Exercise task: Separate out the lines that hold "node".

--*--

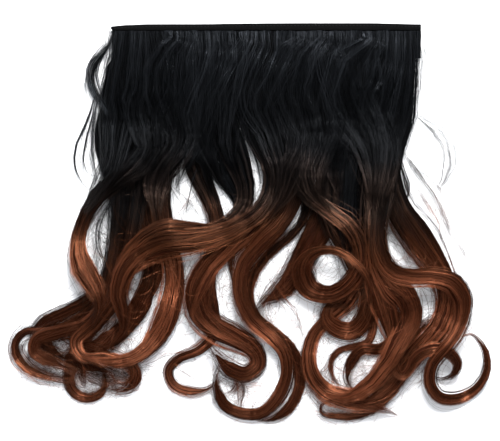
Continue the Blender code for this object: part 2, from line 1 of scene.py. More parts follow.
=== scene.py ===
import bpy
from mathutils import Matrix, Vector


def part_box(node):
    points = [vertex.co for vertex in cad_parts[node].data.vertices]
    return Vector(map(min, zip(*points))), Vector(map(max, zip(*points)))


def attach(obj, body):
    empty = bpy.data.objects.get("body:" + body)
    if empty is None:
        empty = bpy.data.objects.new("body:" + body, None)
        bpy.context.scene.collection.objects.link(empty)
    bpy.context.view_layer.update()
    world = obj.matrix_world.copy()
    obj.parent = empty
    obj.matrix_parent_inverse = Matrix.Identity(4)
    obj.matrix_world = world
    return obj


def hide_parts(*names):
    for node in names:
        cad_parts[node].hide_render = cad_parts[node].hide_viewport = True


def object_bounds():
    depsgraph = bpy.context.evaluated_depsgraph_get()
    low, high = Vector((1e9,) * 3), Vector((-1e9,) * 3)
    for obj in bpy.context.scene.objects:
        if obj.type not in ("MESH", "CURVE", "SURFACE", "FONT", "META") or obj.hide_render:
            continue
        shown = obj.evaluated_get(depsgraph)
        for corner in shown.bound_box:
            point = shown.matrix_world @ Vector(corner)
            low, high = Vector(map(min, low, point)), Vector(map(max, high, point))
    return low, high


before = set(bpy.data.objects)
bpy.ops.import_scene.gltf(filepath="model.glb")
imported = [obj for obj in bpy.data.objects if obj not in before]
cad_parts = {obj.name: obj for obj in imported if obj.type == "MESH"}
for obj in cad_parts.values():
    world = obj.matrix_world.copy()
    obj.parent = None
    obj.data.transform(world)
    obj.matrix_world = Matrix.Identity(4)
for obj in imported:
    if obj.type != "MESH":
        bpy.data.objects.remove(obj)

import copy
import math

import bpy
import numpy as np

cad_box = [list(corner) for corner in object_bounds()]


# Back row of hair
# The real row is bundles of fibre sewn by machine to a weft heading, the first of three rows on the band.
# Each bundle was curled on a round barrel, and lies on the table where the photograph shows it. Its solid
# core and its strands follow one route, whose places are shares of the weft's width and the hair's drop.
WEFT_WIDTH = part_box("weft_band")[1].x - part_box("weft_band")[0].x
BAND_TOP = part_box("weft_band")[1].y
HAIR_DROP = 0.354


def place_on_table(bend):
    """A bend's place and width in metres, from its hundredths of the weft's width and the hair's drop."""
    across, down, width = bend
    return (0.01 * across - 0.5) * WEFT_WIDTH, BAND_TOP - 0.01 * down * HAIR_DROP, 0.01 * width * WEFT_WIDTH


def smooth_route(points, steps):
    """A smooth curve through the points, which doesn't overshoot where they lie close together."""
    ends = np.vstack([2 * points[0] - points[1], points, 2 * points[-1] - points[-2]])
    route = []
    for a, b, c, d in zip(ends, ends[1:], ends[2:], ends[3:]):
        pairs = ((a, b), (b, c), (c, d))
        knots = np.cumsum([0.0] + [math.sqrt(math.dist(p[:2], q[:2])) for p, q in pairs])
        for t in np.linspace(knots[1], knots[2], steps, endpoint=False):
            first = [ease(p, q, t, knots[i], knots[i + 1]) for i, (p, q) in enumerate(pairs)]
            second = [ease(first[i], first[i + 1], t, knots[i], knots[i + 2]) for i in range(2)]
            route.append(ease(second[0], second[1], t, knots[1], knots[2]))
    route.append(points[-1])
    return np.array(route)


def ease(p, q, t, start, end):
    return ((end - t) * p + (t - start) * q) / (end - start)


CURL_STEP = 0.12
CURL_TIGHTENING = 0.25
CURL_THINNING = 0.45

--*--

Solution:
def part_box(node):
    points = [vertex.co for vertex in cad_parts[node].data.vertices]
    for node in names:
        cad_parts[node].hide_render = cad_parts[node].hide_viewport = True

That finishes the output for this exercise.